If you find it – let us know.  We’ll feature the story here at Forgotten Fiberglass, of course!

Hope you enjoyed the story, and until next time…

Glass on gang…


Update:  9/24/2011:  Rodney Packwood and his brother Bill alerted me that the Ricker Glasspar G2 became the Van Arsdale G2 some years later.  We featured an article about the Van Arsdale G2 on our website earlier.  Click here to review the story on the Ricker / Van Arsdale Glasspar G2.  Rodney and Bill grew up near Whittier, California where Ricker Motors and the Ricker G2 were built.  Rodney added that Van Arsdale’s Vacuum Cleaner store was just down the street about half a block and Dean Moon, who took the photos and wrote the story on the Ricker G2, had his shop just 20 minutes away in Santa Fe Springs, California.  The Ak Miller Garage did the engine work on the Chevy powered Van Arsdale G2, and this shop was located on Whittier Blvd in Whittier, California – just down the street.  So Rodney and Bill….great information, but where’s this G2 today?  First one to find it treats the other to a beer!
Click on the Images Below to View Larger Pictures


The History of California ‘Glass Cars and The Ricker Glasspar G2 – As Told By Dean Moon — 4 Comments

  1. Last we knew the car was owned by a couple up here in the SF Bay Area. efore my grandfather passed, he had given me an article with a photo of the car from a No. CA car show (along with his only copy of the Rod & Custom featuring the Glasspar). I have them packed away, next time I get into mystorage I’ll try & pull them and post who the last known owner is. I do remember the car was repainted white…..grandfather was very disappointed.
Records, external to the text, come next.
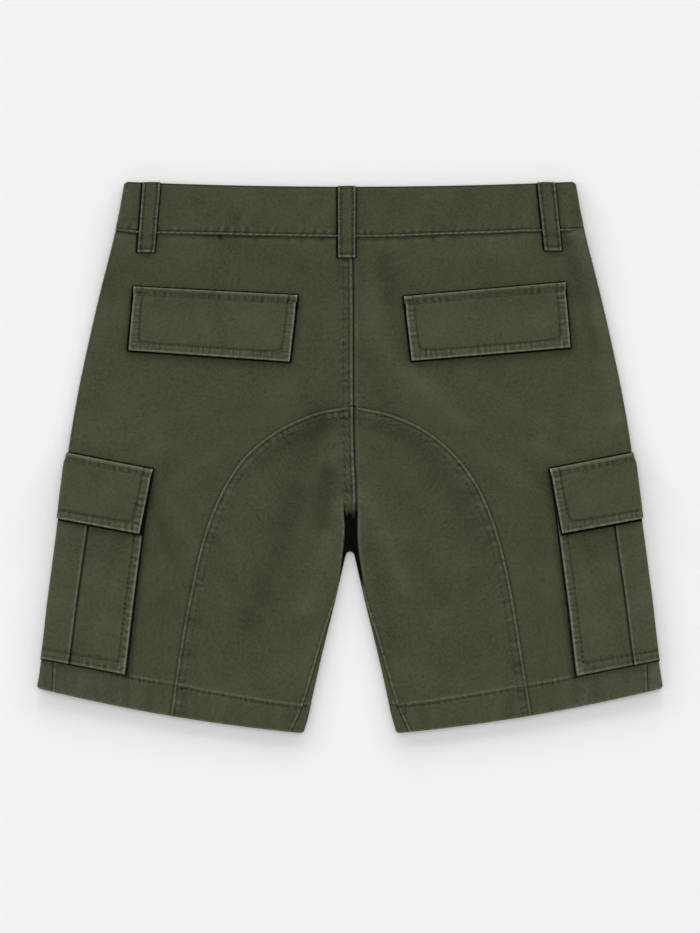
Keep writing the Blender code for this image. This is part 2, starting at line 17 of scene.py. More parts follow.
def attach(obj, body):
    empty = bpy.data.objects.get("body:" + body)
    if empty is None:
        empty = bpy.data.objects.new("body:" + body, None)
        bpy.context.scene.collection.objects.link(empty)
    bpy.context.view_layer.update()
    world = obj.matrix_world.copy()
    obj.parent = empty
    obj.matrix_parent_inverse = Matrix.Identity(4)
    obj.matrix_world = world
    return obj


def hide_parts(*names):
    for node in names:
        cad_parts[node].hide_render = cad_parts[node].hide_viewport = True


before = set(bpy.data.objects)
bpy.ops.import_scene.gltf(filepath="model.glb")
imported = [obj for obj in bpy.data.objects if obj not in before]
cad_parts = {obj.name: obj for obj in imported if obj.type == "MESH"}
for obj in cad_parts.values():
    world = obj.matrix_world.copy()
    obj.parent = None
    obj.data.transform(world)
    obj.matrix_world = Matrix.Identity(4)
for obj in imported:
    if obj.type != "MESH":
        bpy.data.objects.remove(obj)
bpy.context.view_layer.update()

MM = 0.001

# ------------------------------------------------- sizes shared with the solids

LENGTH = 513.0
CLOTH = 0.8                 # one layer of twill
HEM_CLOTH = 1.7             # turned up twice
HEM_HEIGHT = 27.5
BAND_CLOTH = 2.0
LOOP_CLOTH = 1.7
POCKET_CLOTH = 0.8
CARGO_FLAP_CLOTH = 1.4
BACK_FLAP_CLOTH = 1.7
SEAM_GAP = 0.3

TOP_HEIGHT = 5.0
WAIST_LIFT = 2.1
WAIST_TOP = 7.8
BAND_TOP = 8.8
LIFT_LENGTH = 60.0
LAP_RISE = 1.4
BAND_LAP_RISE = 2.3

FOLD_RADIUS = 2.4
FOLD_ARC = 3.8
BAND_FOLD_RADIUS = 3.3
CROTCH_BLEND = 25.0

# The side fold and the inner leg fold, as (drop, across).
SIDE_FOLD = (
    (0.0, 209.6), (46.0, 218.2), (115.0, 235.4), (190.0, 251.8), (245.5, 261.4),
    (313.5, 270.4), (385.0, 279.9), (441.0, 286.5), (471.0, 291.0),
)
INNER_FOLD = (
    (344.8, 0.0), (345.0, 1.1), (345.4, 1.9), (346.2, 2.7), (347.5, 3.5), (349.5, 4.2),
    (357.0, 5.9), (385.0, 12.3), (441.0, 25.9), (497.0, 38.6), (513.0, 43.0),
)
CROTCH = 344.0
SIDE_HEM = 471.0
HEM_LINE = SIDE_HEM - HEM_HEIGHT
HEM_BOW = 4.8
WAIST_SAG = 4.6
EDGE_DROP = 0.8             # rolled edges end this much lower
WAIST_CORNER = 3.4          # length over which the waist's ends are rounded
WAIST_CORNER_DOWN = 1.8     # and how far they come down
HEM_CORNER = 3.0
HEM_CORNER_UP = 1.6
BAND_SIDE = 45.5
BAND_CENTRE = 52.4
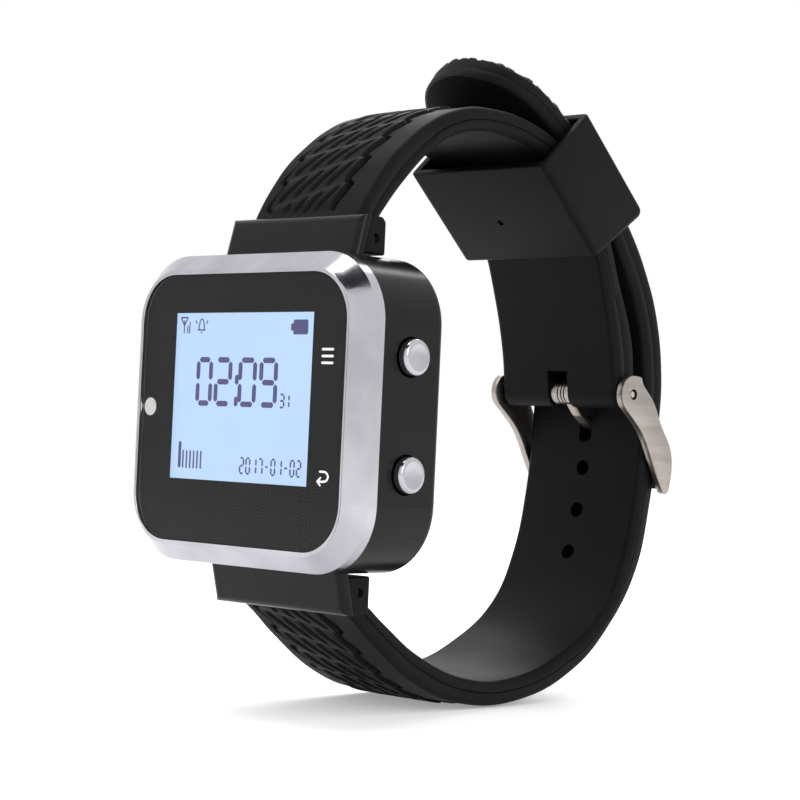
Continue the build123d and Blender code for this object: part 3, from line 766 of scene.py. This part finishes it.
# Moulded thermoplastic rubber: charcoal black and matt, a fine grain of 0.2 mm from the
# tool, slightly uneven bloom some millimetres across, and a few pale dust specks.
strap_rubber, tree = blank("moulded_black_rubber")
place = object_place(tree)
grain = put(tree, "TexNoise", [("Vector", place)], Scale=5200.0, Detail=3.0)
bloom = put(tree, "TexNoise", [("Vector", place)], Scale=140.0, Detail=4.0)
dust = put(tree, "TexVoronoi", [("Vector", place)], Scale=420.0)
speck = put(tree, "MapRange", [("Value", dust.outputs["Distance"])], From_Min=0.02, From_Max=0.045,
            To_Min=1.0, To_Max=0.0)
shade = mottled(tree, place, 140.0, "#060606", "#0C0C0C")
tint = put(tree, "Mix", data_type="RGBA")
tree.links.new(speck.outputs[0], tint.inputs[0])
tree.links.new(shade, tint.inputs[6])
tint.inputs[7].default_value = colour("#303030")
relief = put(tree, "Bump", [("Height", grain.outputs[0])], Strength=0.5, Distance=0.00003)
close(tree, put(tree, "BsdfPrincipled", [
    ("Base Color", tint.outputs[2]), ("Roughness", graded(tree, bloom.outputs[0], 0.5, 0.62)),
    ("Normal", relief.outputs[0])], IOR=1.5, Specular_IOR_Level=0.12))


def steps(*spans):
    """Distances along a strap: each span is a start, an end and a spacing in millimetres."""
    return np.concatenate([np.arange(first, last - 1e-6, gap) for first, last, gap in spans])


tread_end, tread_middle, tread_rows = 41, -1.3, 5
arc = range(68, 17, -10)
upper_outer = [(-4.8, 25.3), (-3.0, 28.5), (-1.0, 31.4), (1.2, 34.1), (4.2, 36.8), (8.2, 39.7), (13.0, 42.0),
               (19.0, 43.2),
               *(band_point(30.9, a) for a in arc), (53.6, 12.6), (54.35, 5.3)]
upper_inner = [(-1.8, 23.5), (0.3, 26.6), (5.5, 32.6), (9.4, 36.1), (13.6, 38.6), (18.5, 39.9), (23.7, 39.9),
               *(band_point(27.5, a) for a in arc), (49.2, 11.5), (50.15, 5.3)]
turn_end = np.radians(np.arange(6, 91, 6))
bar_y, bar_z = 52.25, 5.3
round_outer = np.stack([bar_y + 2.1 * np.cos(turn_end), bar_z - 2.1 * np.sin(turn_end)], -1)
round_inner = np.stack([bar_y - 2.1 * np.cos(turn_end), bar_z - 2.1 * np.sin(turn_end)], -1)
_, upper_length = side_curve(upper_outer)
upper = strap("buckle_strap", upper_outer, upper_inner, [(1, tread_end, tread_rows, 0.9, tread_middle)],
              lambda middle, run: taper(middle),
              np.append(steps((0, 42, 0.36), (42, upper_length, 1.0)), upper_length),
              (round_outer, round_inner))
combine(upper, strap_end("upper_end", 1), "UNION")
cut_lug(upper, 1)
combine(upper, solid_box("tongue_slot", (-1.9, bar_y - 4, bar_z - 3), (1.9, bar_y + 4, bar_z + 3.2)))
combine(upper, solid_rod("bar_bore", 0.8, (-14, bar_y, bar_z), (14, bar_y, bar_z), 32))
finished(upper, strap_rubber, "pager", "strap_rubber", "upper_strap")

tail_way = Vector((-math.sin(math.radians(55)), math.cos(math.radians(55))))
tail_arc = range(38, 56, 5)


def tail_end(radius, reach):
    """A point on the straight tail, a distance past the end of its arc."""
    y, z = band_point(radius, 55)
    return (y + tail_way.x * reach, z + tail_way.y * reach)


lower_inner = [(-1.8, -23.2), (0.5, -24.5), (4.6, -27.5), (11.2, -31.8), (20.8, -35.3), (29.9, -35.7),
               (40.7, -32.6), (49.7, -26.8), (54.0, -19.3), (56.4, -9.8), (57.3, 0.0), (57.4, 7.0),
               (55.1, 17.2), (48.9, 27.4), *(band_point(31.3, a) for a in (*tail_arc, 55)),
               *(tail_end(31.3, reach) for reach in (5, 11, 18))]
lower_outer = [(-4.6, -25.0), (-1.6, -27.1), (2.5, -30.4), (10.8, -35.8), (19.2, -38.6), (31.4, -38.8),
               (42.4, -35.3), (50.1, -29.7), (57.0, -20.6), (59.6, -11.0), (60.5, -5.0), (61.1, 1.0),
               (61.3, 8.0), (59.4, 17.2), (56.1, 23.9), (51.9, 29.7),
               *(band_point(34.6, a) for a in (*tail_arc, 55)),
               *(tail_end(34.6, reach) for reach in (5, 11, 18))]
TIP_RADIUS = 10.7
_, lower_length = side_curve(lower_outer)


def lower_width(middle, run):
    """The strap's half width, rounded off at the tail's tip."""
    beyond = np.clip(run - (lower_length - TIP_RADIUS), 0, TIP_RADIUS)
    rounded = np.minimum(taper(middle), np.sqrt(TIP_RADIUS ** 2 - beyond ** 2) + 1e-4)
    return np.where(beyond > 0, rounded, taper(middle))


lower = strap("holed_strap", lower_outer, lower_inner,
              [(1, tread_end, tread_rows, 0.9, tread_middle),
               (lower_length - 19, lower_length + 2, 9, -0.4, 0)], lower_width,
              np.append(steps((0, 42, 0.36), (42, lower_length - 20, 1.0),
                              (lower_length - 20, lower_length - 1, 0.3),
                              (lower_length - 1, lower_length, 0.1)), lower_length))
combine(lower, strap_end("lower_end", -1), "UNION")
cut_lug(lower, -1)
finished(lower, strap_rubber, "pager", "strap_rubber", "lower_strap")

# The bores are rougher than the moulded skin and their walls carry painted shade, so they stay nearly black.
painted_shade_bore_rubber, tree = blank("painted_shade_bore_rubber")
place = object_place(tree)
crumb = put(tree, "TexNoise", [("Vector", place)], Scale=4000.0, Detail=2.0)
rough_wall = put(tree, "Bump", [("Height", crumb.outputs[0])], Strength=0.6, Distance=0.00005)
close(tree, put(tree, "BsdfPrincipled", [
    ("Base Color", mottled(tree, place, 900.0, "#030303", "#060606")), ("Normal", rough_wall.outputs[0])],
    Roughness=0.95, Specular_IOR_Level=0.02))
for y, z, tilt in ((57.0, -5.9, 4), (55.5, -12.2, 14), (53.3, -18.3, 24)):
    reach = Vector((0, math.cos(math.radians(tilt)), -math.sin(math.radians(tilt)))) * 7
    centre = Vector((0, y, z))
    drill = solid_rod("strap_hole", 1.15, centre - reach, centre + reach, 40)
    drill.data.materials.append(painted_shade_bore_rubber)
    combine(lower, drill)
slot_cut = solid_box("stretched_hole", (-1.15, 55, -1.8), (1.15, 64, 2.0))
reshape(slot_cut, lambda edge: along(edge, 1))
bpy.ops.mesh.bevel(offset=0.9 * MM, segments=5, affect="EDGES")
settle(slot_cut)
slot_cut.data.materials.append(painted_shade_bore_rubber)
combine(lower, slot_cut)

# The pins at the case are stainless spring bars that show as dark points in the strap ends.
dress(["upper_lug_pin", "lower_lug_pin", "buckle_bar"], stainless)

# --- Keeper -----------------------------------------------------------------------------
# A loop of the same rubber, moulded a little askew, holds the tail down. All its edges are
# rounded and the gate has left a small pit on the side towards the wrist.
keeper = softened("keeper", "keeper_loop", 0.28, lambda at: True, 3, 35)
pit_way = Vector((0, math.cos(math.radians(48.2)), math.sin(math.radians(48.2))))
pit_centre = Vector((-1.25, BAND_Y, BAND_Z)) + pit_way * 23.4 + Vector((0, pit_way.z, -pit_way.y)) * 1.5
combine(keeper, solid_rod("gate_pit", 0.5, pit_centre - pit_way * 1.0, pit_centre + pit_way * 0.35, 24))
finished(keeper, strap_rubber, "keeper", "strap_rubber", "keeper")

# --- Buckle -----------------------------------------------------------------------------
# A cast stainless frame with two leaf-shaped cheeks, brushed flat and bright along its
# edges, and a flat pressed tongue whose barrel is ringed like a spring on the bar.

# Brushed stainless steel: warm grey with fine scratches 0.15 mm apart along the cheeks.
brushed, tree = blank("brushed_stainless_steel")
place = object_place(tree)
lay = put(tree, "Mapping", [("Vector", place)], Rotation=(math.radians(-60), 0, 0), Scale=(1, 0.06, 1))
scratch = put(tree, "TexNoise", [("Vector", lay.outputs[0])], Scale=7000.0, Detail=4.0)
lines = put(tree, "Bump", [("Height", scratch.outputs[0])], Strength=0.35, Distance=0.00001)
close(tree, put(tree, "BsdfPrincipled", [
    ("Base Color", mottled(tree, lay.outputs[0], 900.0, "#9B938D", "#A9A19B")),
    ("Roughness", graded(tree, scratch.outputs[0], 0.24, 0.42)), ("Normal", lines.outputs[0])],
    Metallic=1.0))
frame_piece = softened("buckle_frame", "buckle_cheeks", 0.18, lambda at: True, 2, 40)
finished(frame_piece, brushed, "buckle", "brushed_steel", "buckle_frame")
# The punched recess round each end of the bar is darkened with painted shade.
painted_shade_recess = plain_finish("shade_darkened_steel", "#0E0D0C", "#171513", 0.6, 0.6, 0.3, 0.005)
for side in (-1, 1):
    recess = solid_rod("pin_recess", 0.8, (side * 12.35, bar_y, bar_z), (side * 14, bar_y, bar_z), 40)
    recess.data.materials.append(painted_shade_recess)
    combine(frame_piece, recess)
tongue = softened("buckle_tongue", "buckle_prong", 0.14, lambda at: at.y > 53.6, 3, 35)
for x in (-0.55, 0.1, 0.65):
    groove = solid_rod("groove", 2.2, (x, bar_y, bar_z), (x + 0.22, bar_y, bar_z), 64)
    combine(groove, solid_rod("groove_floor", 1.0, (x - 1, bar_y, bar_z), (x + 1, bar_y, bar_z), 64))
    combine(groove, solid_box("prong_side", (x - 1, bar_y, bar_z - 4), (x + 1, bar_y + 4, bar_z + 4)))
    combine(tongue, groove)
finished(tongue, brushed, "tongue", "brushed_steel", "buckle_tongue")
  2. In reading about the Nash Healey engine, I think it would have been a real problem to install. I have one and they are very tall compared to other engines. They are 4.1 L which would have made a ‘hot’ car. I think a Nash dealer would have been better to use the Nash Statesman engine which would have out performed the 1954 Corvettes. It was much lower and lighter, too. The Nash and Austin Healey sixes have very little ground clearance and fairly large hood scoops.